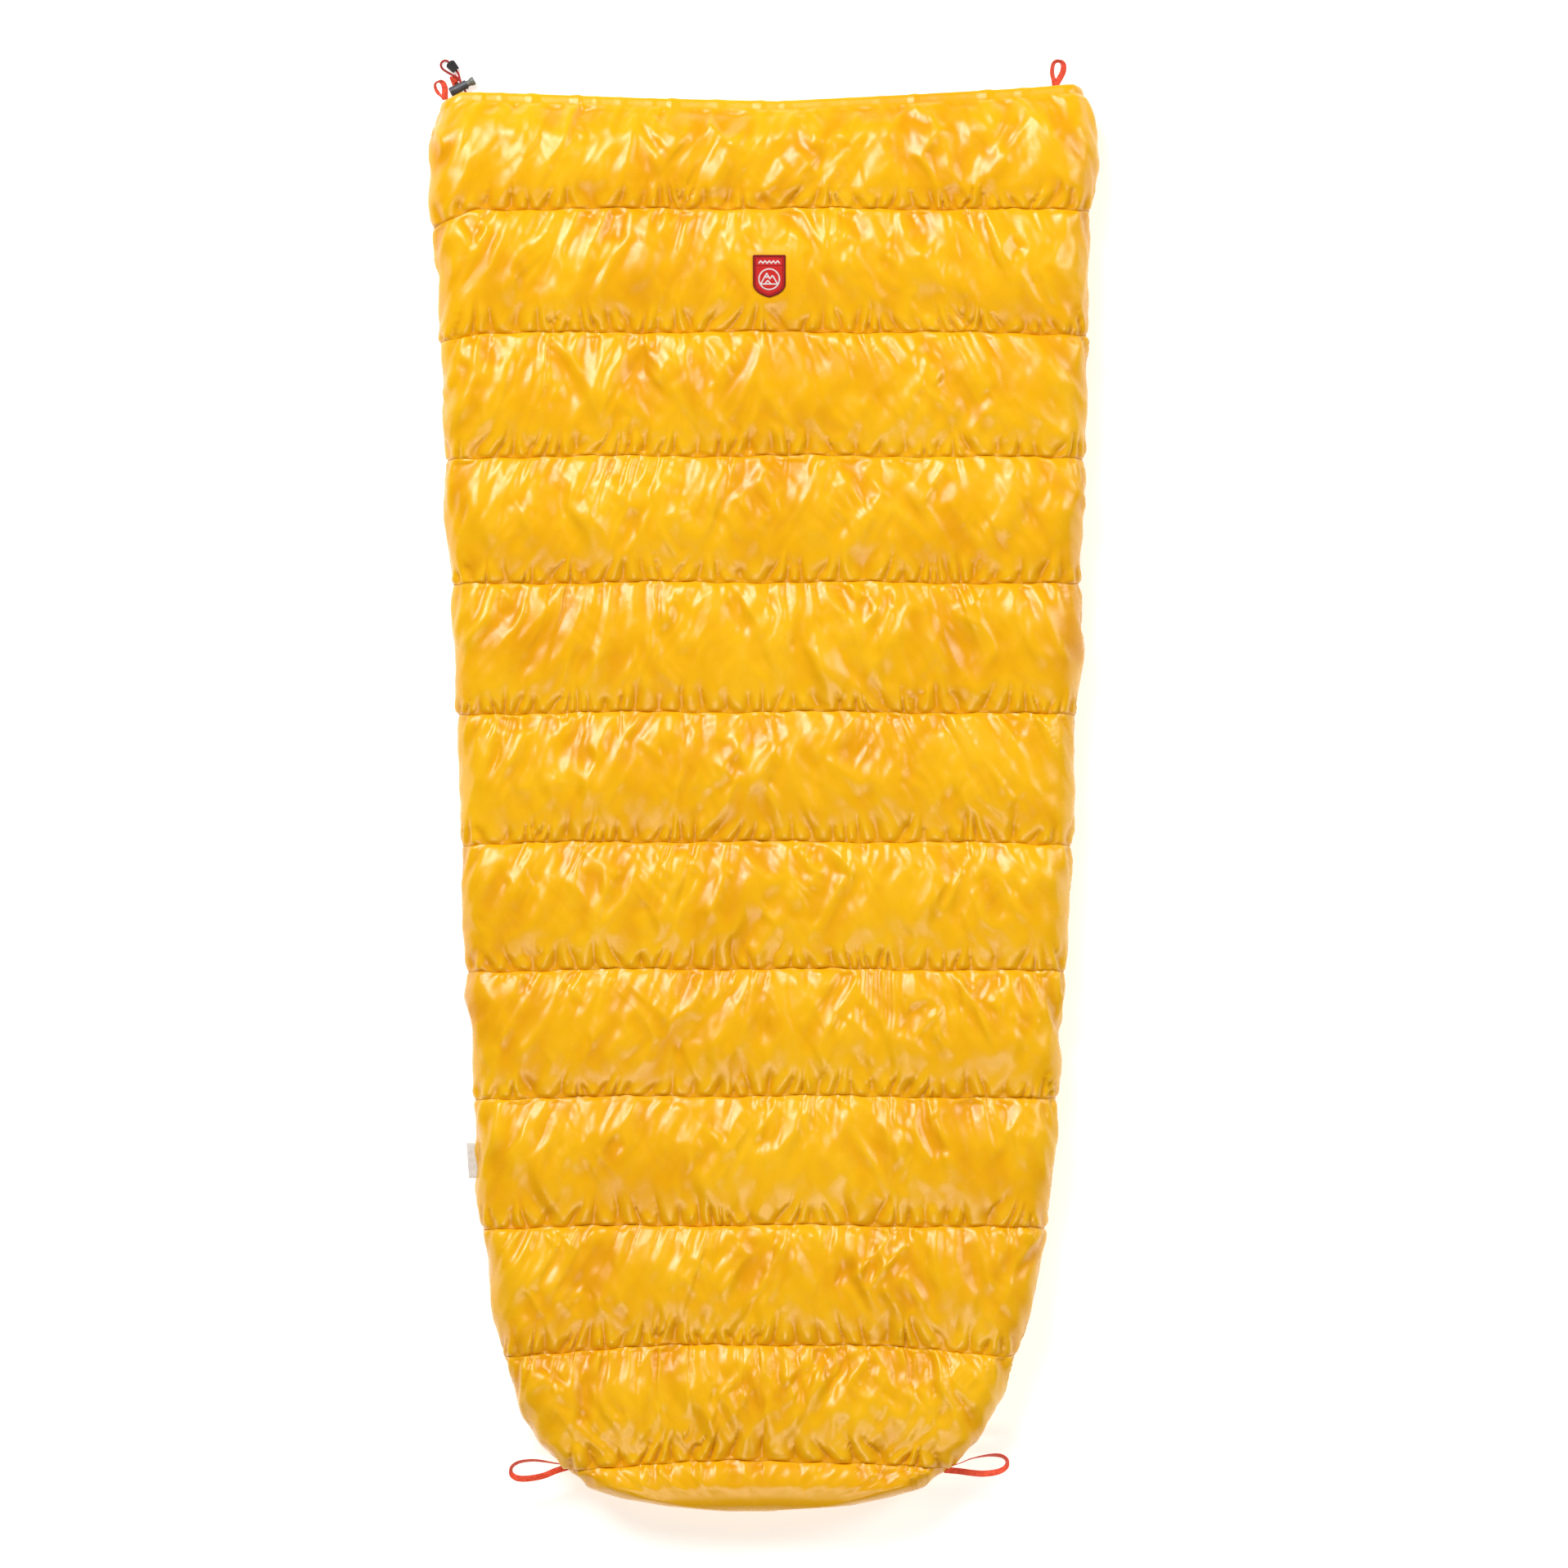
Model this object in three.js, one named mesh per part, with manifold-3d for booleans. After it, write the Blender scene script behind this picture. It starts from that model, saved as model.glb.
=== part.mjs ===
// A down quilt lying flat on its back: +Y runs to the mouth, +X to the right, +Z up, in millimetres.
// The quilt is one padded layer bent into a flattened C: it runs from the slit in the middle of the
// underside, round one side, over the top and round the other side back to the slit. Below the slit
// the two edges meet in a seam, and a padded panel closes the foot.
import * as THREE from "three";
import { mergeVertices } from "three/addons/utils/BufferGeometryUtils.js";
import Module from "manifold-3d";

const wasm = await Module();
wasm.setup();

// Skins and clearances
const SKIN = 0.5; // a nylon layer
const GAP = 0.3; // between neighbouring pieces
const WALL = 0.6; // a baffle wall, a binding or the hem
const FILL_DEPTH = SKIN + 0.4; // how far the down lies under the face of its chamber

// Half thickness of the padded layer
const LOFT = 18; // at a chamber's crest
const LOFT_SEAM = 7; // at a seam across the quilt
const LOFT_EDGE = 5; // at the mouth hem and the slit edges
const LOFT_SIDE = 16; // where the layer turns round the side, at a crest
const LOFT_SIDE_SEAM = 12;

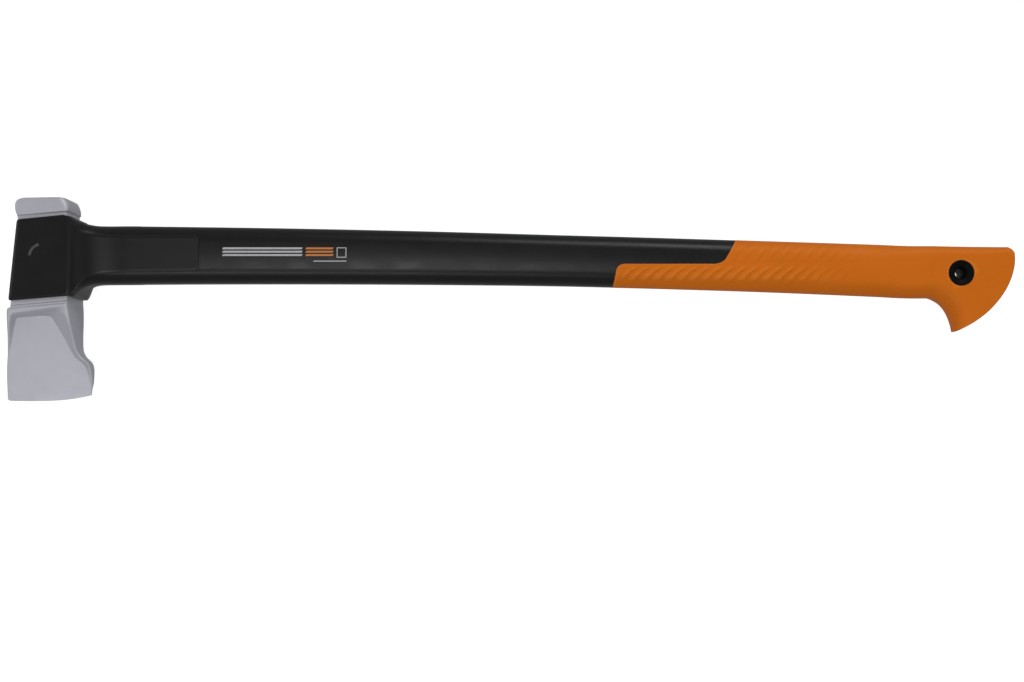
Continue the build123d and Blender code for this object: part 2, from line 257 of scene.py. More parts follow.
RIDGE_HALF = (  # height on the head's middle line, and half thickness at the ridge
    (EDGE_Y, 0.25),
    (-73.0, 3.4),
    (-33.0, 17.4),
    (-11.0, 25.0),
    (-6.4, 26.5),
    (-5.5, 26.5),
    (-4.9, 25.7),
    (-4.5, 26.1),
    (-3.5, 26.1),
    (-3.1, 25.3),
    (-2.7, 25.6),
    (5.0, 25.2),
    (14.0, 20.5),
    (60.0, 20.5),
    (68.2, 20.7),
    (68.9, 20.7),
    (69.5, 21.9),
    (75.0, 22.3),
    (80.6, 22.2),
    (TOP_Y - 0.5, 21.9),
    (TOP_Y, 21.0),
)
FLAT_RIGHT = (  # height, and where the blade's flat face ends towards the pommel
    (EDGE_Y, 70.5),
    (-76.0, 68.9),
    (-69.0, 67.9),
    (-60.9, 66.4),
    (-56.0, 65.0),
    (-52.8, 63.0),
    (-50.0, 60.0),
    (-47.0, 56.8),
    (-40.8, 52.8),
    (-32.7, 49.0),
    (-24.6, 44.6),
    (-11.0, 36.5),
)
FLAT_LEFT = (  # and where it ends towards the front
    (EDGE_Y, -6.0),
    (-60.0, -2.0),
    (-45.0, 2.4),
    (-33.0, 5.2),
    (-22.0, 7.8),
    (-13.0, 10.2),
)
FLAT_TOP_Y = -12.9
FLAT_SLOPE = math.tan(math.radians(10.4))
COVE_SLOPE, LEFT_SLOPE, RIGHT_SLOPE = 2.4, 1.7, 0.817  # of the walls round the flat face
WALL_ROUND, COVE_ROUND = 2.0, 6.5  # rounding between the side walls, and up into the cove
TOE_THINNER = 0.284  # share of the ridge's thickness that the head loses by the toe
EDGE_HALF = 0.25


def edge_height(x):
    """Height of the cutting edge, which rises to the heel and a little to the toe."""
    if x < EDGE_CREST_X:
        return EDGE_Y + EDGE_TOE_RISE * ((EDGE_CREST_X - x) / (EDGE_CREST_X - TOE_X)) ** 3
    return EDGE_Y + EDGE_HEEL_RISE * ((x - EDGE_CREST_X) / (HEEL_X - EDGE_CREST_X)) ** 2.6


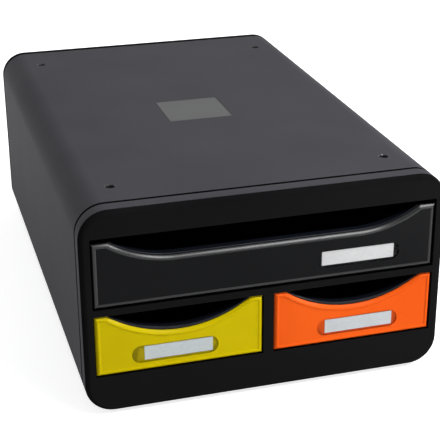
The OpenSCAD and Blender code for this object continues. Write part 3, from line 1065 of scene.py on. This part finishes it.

Set exercise: Restate the listing exactly, starting at its first line and ending at the line where "wasm.setup();" occurs; include both and no other lines.

Task output:
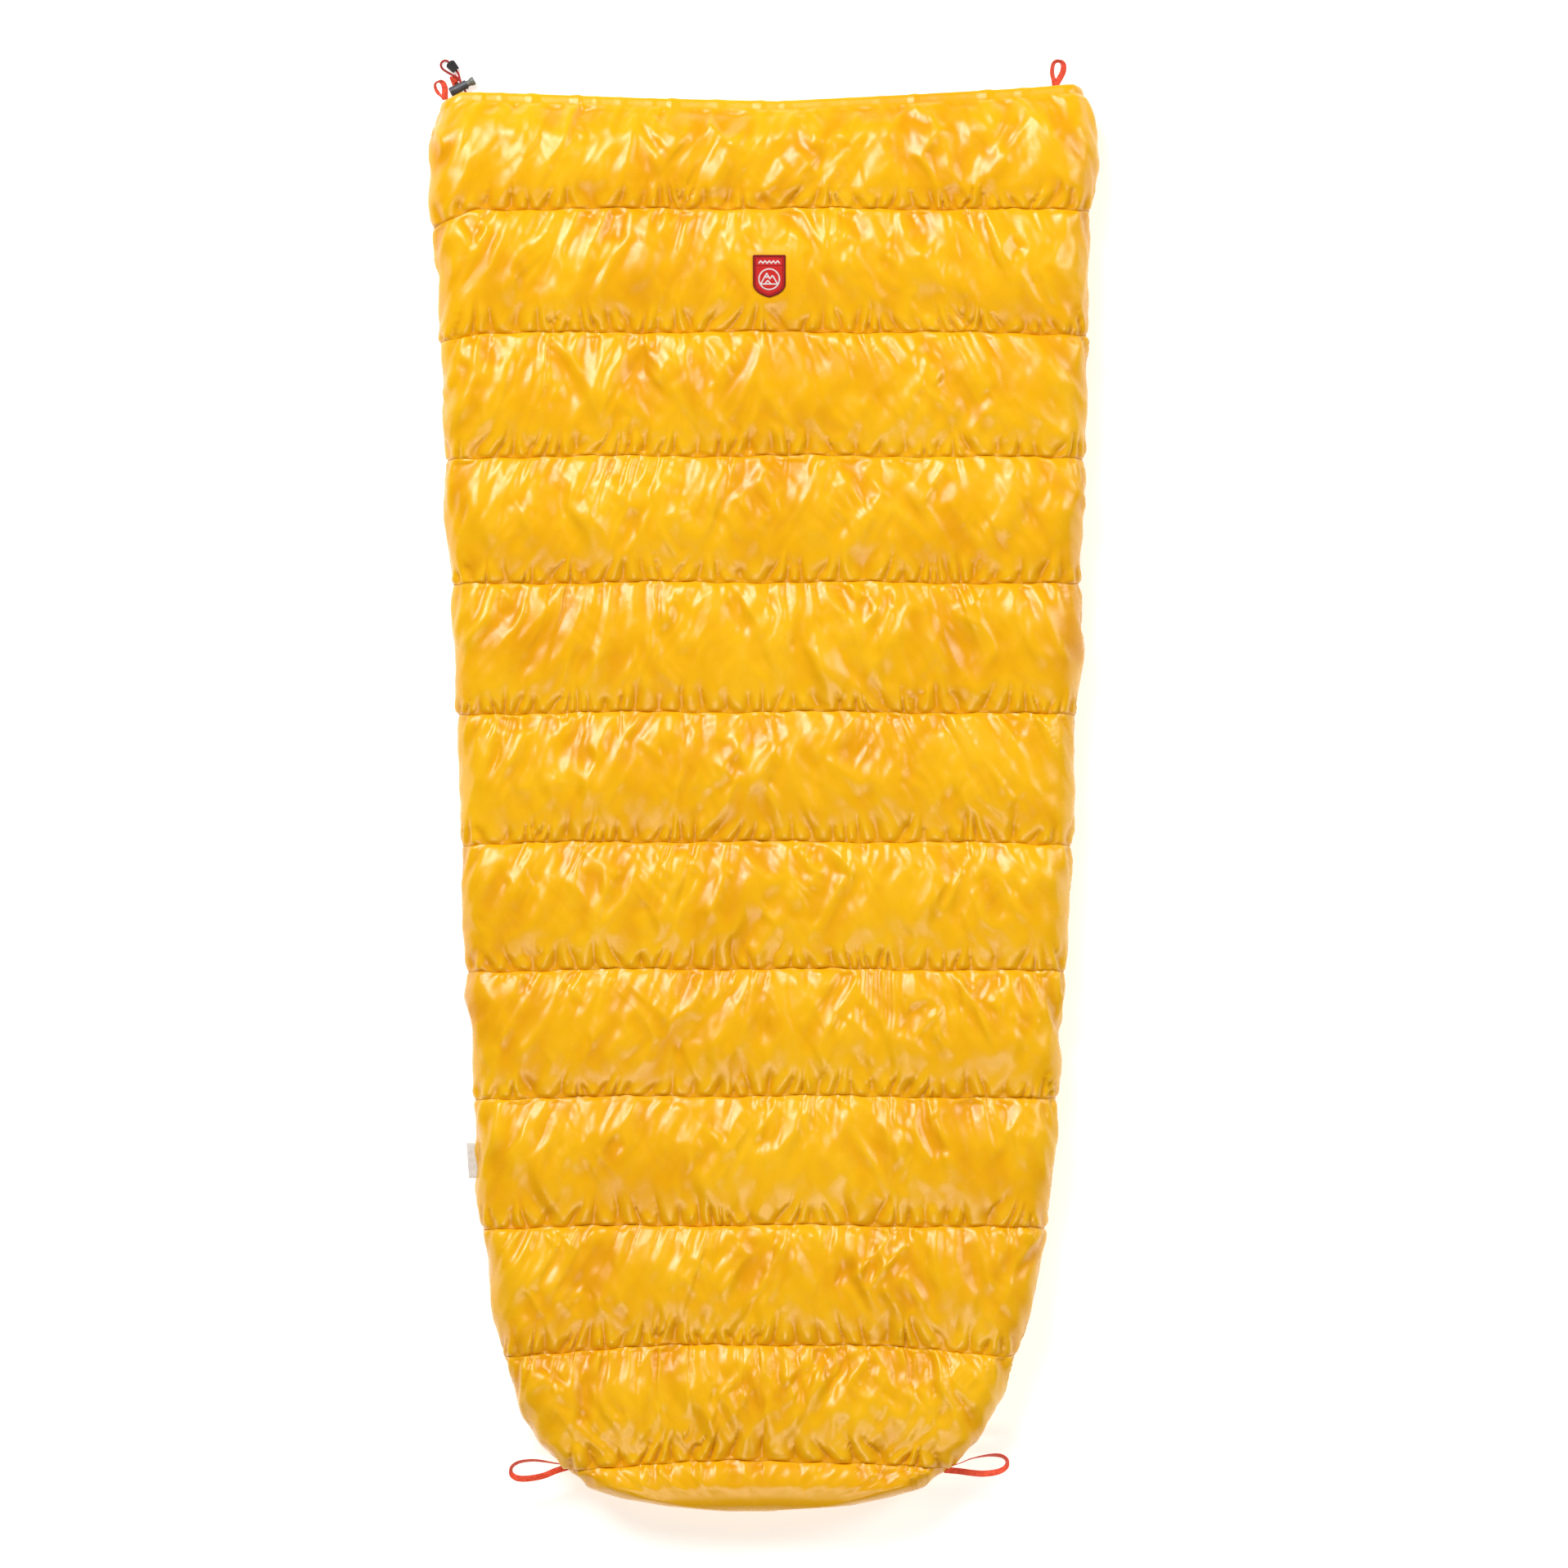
Model this object in three.js, one named mesh per part, with manifold-3d for booleans. After it, write the Blender scene script behind this picture. It starts from that model, saved as model.glb.
=== part.mjs ===
// A down quilt lying flat on its back: +Y runs to the mouth, +X to the right, +Z up, in millimetres.
// The quilt is one padded layer bent into a flattened C: it runs from the slit in the middle of the
// underside, round one side, over the top and round the other side back to the slit. Below the slit
// the two edges meet in a seam, and a padded panel closes the foot.
import * as THREE from "three";
import { mergeVertices } from "three/addons/utils/BufferGeometryUtils.js";
import Module from "manifold-3d";

const wasm = await Module();
wasm.setup();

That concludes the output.